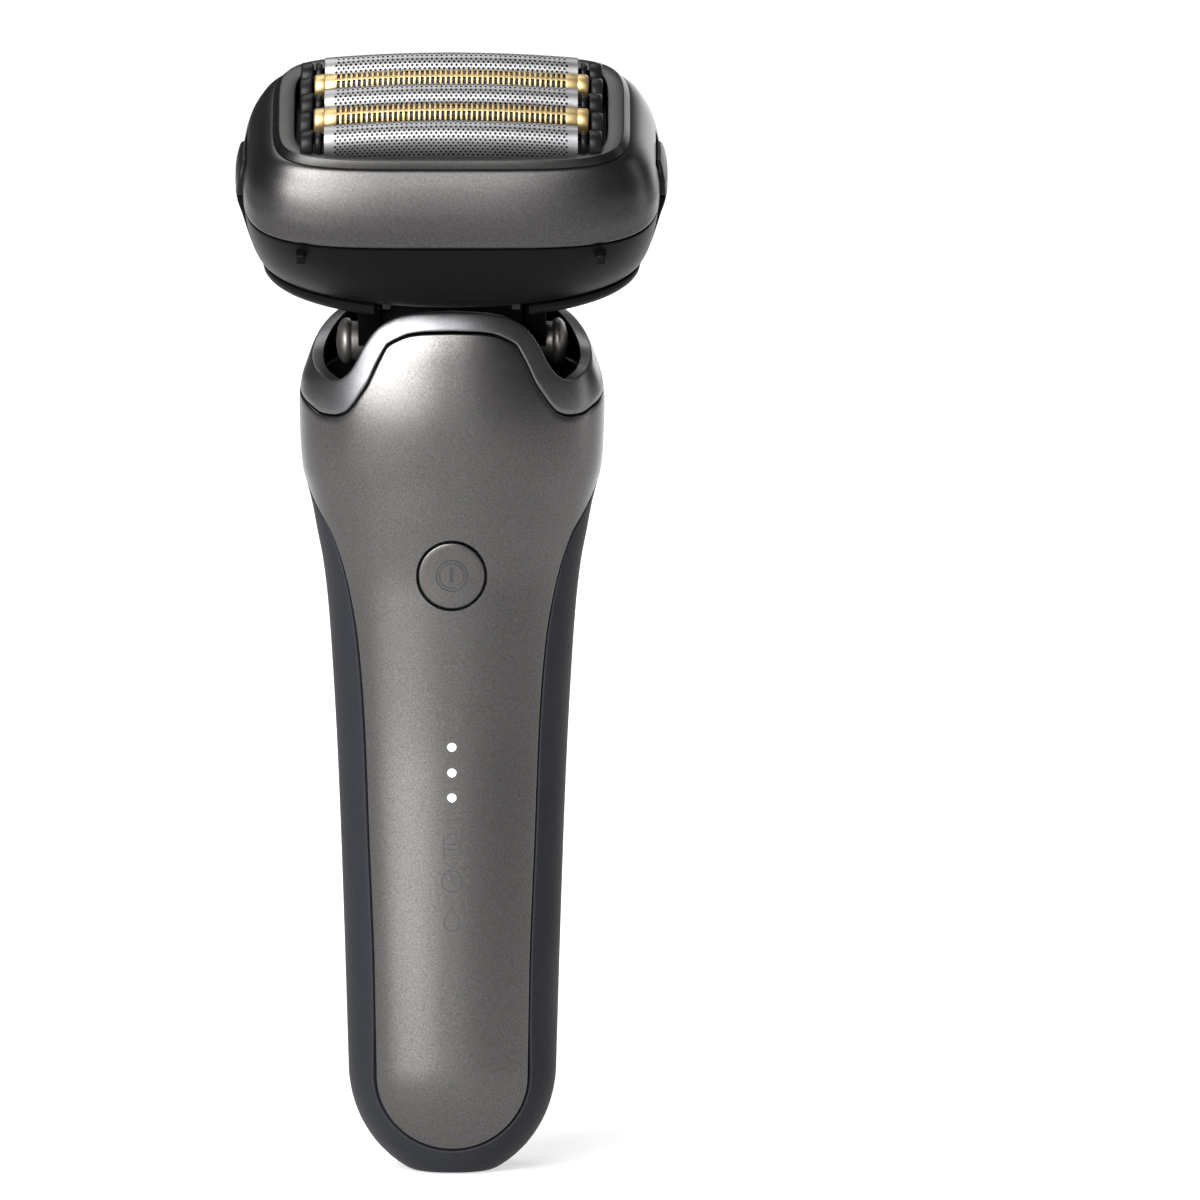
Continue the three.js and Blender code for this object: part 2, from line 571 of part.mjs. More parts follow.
// Round-topped section from foot to crown, of the given radius, counter-clockwise seen along -X.
function archSection({ y, crown, radius }, inset, foot, points = 7) {
  const r = radius - inset;
  const arc = Array.from({ length: points + 1 }, (_, i) => {
    const t = (i / points) * Math.PI;
    return [y + r * Math.cos(t), crown - radius + r * Math.sin(t)];
  });
  return [[y - r, foot, true], [y + r, foot, true], ...arc];
}

function archShell(element, wall) {
  const outer = bowedBar(archSection(element, 0, FOIL_FOOT), -FOIL_HALF, FOIL_HALF, 8);
  const inner = bowedBar(archSection(element, wall, FOIL_FOOT - 1), -FOIL_HALF - 1, FOIL_HALF + 1, 8);
  return outer.subtract(inner);
}

function combShell(element) {
  const end = bowedBar(archSection(element, 0, FOIL_FOOT + 3), FOIL_HALF - 0.3, 20.2, 1);
  const slits = Array.from({ length: 8 }, (_, i) => {
    const x = (i - 3.5) * 4.2;
    return block([x - 1.2, element.y - 3, 40.2], [x + 1.2, element.y + 3, 41.6]);
  });
  return union(archShell(element, 0.3), end, mirrored(end)).subtract(union(...slits));
}

function elementCarrier(element) {
  const comb = element.name.startsWith("comb");
  const start = comb ? 20.5 : FOIL_HALF + GAP;
  const section = archSection({ ...element, crown: element.crown - 0.5, radius: 2.2 }, 0, 34, 6);
  const end = bowedBar(section, start, 21.8, 2);
  const sill = block([FOIL_HALF - 0.2, element.y - 2.2, 34], [21, element.y + 2.2, 36.2]);
  const rail = (side) => {
    const edge = element.y + side * 2.2;
    const inner = element.y + side * 1.95;
    return block([-19, Math.min(edge, inner), 34], [19, Math.max(edge, inner), 36.2]);
  };
  return union(end, mirrored(end), sill, mirrored(sill), rail(-1), rail(1)).intersect(cassetteRoom);
}

// Reciprocating blade under a foil: a thin arch, open below. The outer two sit on the drive pins,
// the others hang a tongue into the drive link.
function innerBlade(element, onPin) {
  const inset = element.radius < 2 ? 0.5 : 0.55;
  const outer = bowedBar(archSection(element, inset, 38.2), -17.1, 17.1, 6);
  const inner = bowedBar(archSection(element, inset + 0.7, 37), -18, 18, 6);
  const blade = outer.subtract(inner);
  if (!onPin) return union(blade, block([-1.15, element.y - 1, 31.8], [1.15, element.y + 1, 42.4]));
  const socket = block([-3, element.y - 1.55, 34.2], [3, element.y + 1.55, 42.2]);
  return union(blade, socket).subtract(rod(1.2, "z", 33, 39.4, [0, element.y], 14));
}

// ---------------------------------------------------------------- materials and scene
const finish = (color, roughness, metalness = 0) => new THREE.MeshStandardMaterial({ color, roughness, metalness });
const looks = {
  gunmetal: finish(0x6f6c6b, 0.38, 0.75),
  collar: finish(0x9a9a9e, 0.32, 0.8),
  rubber: finish(0x25262c, 0.85),
  black: finish(0x121214, 0.4),
  steel: finish(0xc9c9cb, 0.25, 1),
  gold: finish(0xe3c06c, 0.3, 1),
  nickel: finish(0x9d9488, 0.35, 0.9),
  board: finish(0x1f5a38, 0.6),
  cell: finish(0x3f6fa8, 0.5),
  copper: finish(0xb8703a, 0.4, 0.9),
  lens: finish(0xf6f6f6, 0.3),
};

const shaver = new THREE.Group();
const head = new THREE.Group();
head.position.set(0, NECK_Y, NECK_Z);
head.rotation.x = HEAD_TILT;
shaver.add(head);

function place(parent, name, solid, look) {
  const mesh = new THREE.Mesh(toGeometry(solid), looks[look]);
  mesh.name = name;
  parent.add(mesh);
}

place(shaver, "front_panel", frontPanel(), "gunmetal");
place(shaver, "rear_shell", rearShell(), "rubber");
place(shaver, "neck_collar", neckCollar(), "collar");
place(shaver, "inner_chassis", innerChassis(), "black");
place(shaver, "battery_cell", batteryCell(), "cell");
place(shaver, "circuit_board", circuitBoard(), "board");
place(shaver, "tact_switch", tactSwitch(), "black");
place(shaver, "light_guide", lightGuide(), "lens");
place(shaver, "power_button", powerButton(), "gunmetal");
place(shaver, "charging_inlet", chargingInlet(), "black");
place(shaver, "inlet_pin_left", inletPin(-2.2), "steel");
place(shaver, "inlet_pin_right", inletPin(2.2), "steel");
["left", "centre", "right"].forEach((side, i) => {
  place(shaver, `charge_contact_${side}`, chargeContact(CONTACTS.xs[i]), "gold");
});
place(shaver, "trimmer_track", trimmerTrack(), "black");
place(shaver, "trimmer_slide", trimmerSlide(), "black");
place(shaver, "trimmer_comb", trimmerComb(), "steel");
place(shaver, "trimmer_cutter", trimmerCutter(), "steel");

place(shaver, "neck_gasket", neckGasket(), "rubber");
place(shaver, "neck_turntable", neckTurntable(), "black");
place(shaver, "neck_carriage", neckCarriage(), "black");
place(shaver, "neck_post", neckPost(), "steel");
place(shaver, "neck_spring", neckSpring(), "steel");
place(shaver, "roll_pin", rollPin(), "steel");
place(shaver, "roll_cradle", rollCradle(), "black");
place(shaver, "pivot_cap_right", pivotCap(), "nickel");
place(shaver, "pivot_cap_left", mirrored(pivotCap()), "nickel");

place(head, "head_base", headBase(), "black");
place(head, "head_yoke", headYoke(), "black");
place(head, "motor_core", motorCore(), "steel");
place(head, "motor_coil", motorCoil(), "copper");
place(head, "mover_front", motorMover(-10.8, 1.3, [[-OUTER_Y, 37.6], [0, 28.8]]), "steel");
place(head, "mover_rear", motorMover(1.7, 10.8, [[OUTER_Y, 37.6]]), "steel");
place(head, "drive_link", driveLink(), "black");
place(head, "drive_deck", driveDeck(), "black");
place(head, "drive_seal", driveSeal(), "rubber");
place(head, "head_cover", headCover(), "gunmetal");
place(head, "cover_bezel", coverBezel(), "gunmetal");
place(head, "cassette_frame", cassetteFrame(), "black");
place(head, "frame_release_right", frameRelease(), "black");
place(head, "frame_release_left", mirrored(frameRelease()), "black");
place(head, "cassette_release_right", cassetteRelease(), "black");
place(head, "cassette_release_left", mirrored(cassetteRelease()), "black");

for (const element of elements) {
  const comb = element.name.startsWith("comb");
  place(head, element.name, comb ? combShell(element) : archShell(element, 0.25), comb ? "gold" : "steel");
  place(head, `${element.name}_carrier`, elementCarrier(element), "black");
  place(head, `${element.name}_blade`, innerBlade(element, Math.abs(element.y) === OUTER_Y), "steel");
}

export default shaver;
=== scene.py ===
"""Looks for the cordless foil shaver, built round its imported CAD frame.

Sizes are millimetres in the CAD's own frame until a mesh is published in metres. The handle's skin
is a superellipse section that changes with height; the head's pieces are made in the head's own
leaning frame, where z is the height above the pitch axis.
"""

import math

import bmesh
import bpy
import numpy as np
from mathutils import Matrix, Vector


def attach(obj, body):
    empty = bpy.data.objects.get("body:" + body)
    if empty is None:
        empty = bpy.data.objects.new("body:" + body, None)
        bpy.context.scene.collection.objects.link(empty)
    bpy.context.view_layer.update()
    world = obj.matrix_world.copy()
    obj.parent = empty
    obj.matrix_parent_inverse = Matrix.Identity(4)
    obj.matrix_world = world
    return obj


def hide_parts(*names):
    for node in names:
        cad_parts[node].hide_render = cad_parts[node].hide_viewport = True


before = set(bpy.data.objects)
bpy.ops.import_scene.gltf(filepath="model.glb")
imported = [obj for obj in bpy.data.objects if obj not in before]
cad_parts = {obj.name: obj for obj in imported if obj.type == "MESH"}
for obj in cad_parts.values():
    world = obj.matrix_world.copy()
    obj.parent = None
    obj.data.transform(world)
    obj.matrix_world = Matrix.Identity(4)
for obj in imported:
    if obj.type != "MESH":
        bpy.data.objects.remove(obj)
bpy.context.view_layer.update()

MM = 0.001

# ---------------------------------------------------------------- driving dimensions
GAP = 0.3
WALL = 1.8
NECK_Y = 1.0
NECK_Z = 122.4
HEAD_TILT = math.radians(26)
HANDLE_N = 2.4
ROUND_END = 15.5
EDGE_ROUND = 0.25
SPLIT = 27.5
ELEMENT_PITCH = 4.85
CROWN = 43.8
ARC_RADIUS = 188
FOIL_FOOT = 36.6
PANEL_END = {"half_width": 11.3, "z": 14.6, "rise": 10.9}
BUTTON_Z = 89.0
BUTTON_RADIUS = 4.9
LIGHT_HEIGHTS = (63.5, 59.7, 56.0)
TRIMMER = {"half_width": 9.3, "bottom": 92.0, "top": 124.0, "back": 14.3}
CONTACT_XS = {"left": -5, "centre": 0, "right": 5}
CONTACT = {"half_width": 1.4, "bottom": 24.0, "top": 30.0}
INLET = {"y": 5.0, "half_x": 4.4, "half_y": 2.15, "wall": 0.6}
OPENING = (22.9, 12.9, 12.9, 6.0)
PAD = {"half_y": 4.7, "bottom": 17.6, "top": 32.9, "corner": 3.2}
YOKE = {"inner": 10.8, "outer": 13.8}


# ---------------------------------------------------------------- curves
def through(pairs):
    """A smooth curve through (position, value) pairs that never overshoots them."""
    xs, ys = np.array(pairs, float).T
    slopes = np.diff(ys) / np.diff(xs)
    product = slopes[:-1] * slopes[1:]
    total = np.where(product > 0, slopes[:-1] + slopes[1:], 1)
    inner = np.where(product > 0, 2 * product / total, 0)
    tangents = np.concatenate([slopes[:1], inner, slopes[-1:]])

    def at(x):
        x = np.clip(np.asarray(x, float), xs[0], xs[-1])
        i = np.clip(np.searchsorted(xs, x, side="right") - 1, 0, len(xs) - 2)
        width = xs[i + 1] - xs[i]
        t = (x - xs[i]) / width
        return (
            ys[i] * (1 + 2 * t) * (1 - t) ** 2
            + tangents[i] * width * t * (1 - t) ** 2
            + ys[i + 1] * t * t * (3 - 2 * t)
            + tangents[i + 1] * width * t * t * (t - 1)
        )

    return at


def ease(t):
    t = np.clip(t, 0, 1)
    return t * t * (3 - 2 * t)


half_width = through([
    (15.5, 15.35), (40, 16.1), (60, 16.85), (75, 17.65), (84, 18.3), (90, 19.0), (95, 19.95),
    (98.5, 20.6), (101.3, 21.3), (104, 22.0), (108, 22.35), (114, 22.5), (117, 22.2), (119.6, 21.4),
    (122.3, 20.4), (125, 19.0), (129, 16.9), (132, 15.0),
])
front_depth = through([
    (15.5, 12.6), (60, 12.2), (86, 12.9), (100, 14.1), (113, 15.0), (121, 14.7), (132, 12.2),
])
back_depth = through([
    (15.5, 12.6), (60, 13.4), (86, 14.8), (100, 15.9), (113, 16.8), (121, 17.0), (132, 15.2),
])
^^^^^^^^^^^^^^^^
_GIVEN REQUEST_
Give back exactly the stretch that opens on the line with "for (const element" and closes on the line with "before = set(bpy.data.objects)".

_RESULT FOR THIS TASK_
for (const element of elements) {
  const comb = element.name.startsWith("comb");
  place(head, element.name, comb ? combShell(element) : archShell(element, 0.25), comb ? "gold" : "steel");
  place(head, `${element.name}_carrier`, elementCarrier(element), "black");
  place(head, `${element.name}_blade`, innerBlade(element, Math.abs(element.y) === OUTER_Y), "steel");
}

export default shaver;
=== scene.py ===
"""Looks for the cordless foil shaver, built round its imported CAD frame.

Sizes are millimetres in the CAD's own frame until a mesh is published in metres. The handle's skin
is a superellipse section that changes with height; the head's pieces are made in the head's own
leaning frame, where z is the height above the pitch axis.
"""

import math

import bmesh
import bpy
import numpy as np
from mathutils import Matrix, Vector


def attach(obj, body):
    empty = bpy.data.objects.get("body:" + body)
    if empty is None:
        empty = bpy.data.objects.new("body:" + body, None)
        bpy.context.scene.collection.objects.link(empty)
    bpy.context.view_layer.update()
    world = obj.matrix_world.copy()
    obj.parent = empty
    obj.matrix_parent_inverse = Matrix.Identity(4)
    obj.matrix_world = world
    return obj


def hide_parts(*names):
    for node in names:
        cad_parts[node].hide_render = cad_parts[node].hide_viewport = True


before = set(bpy.data.objects)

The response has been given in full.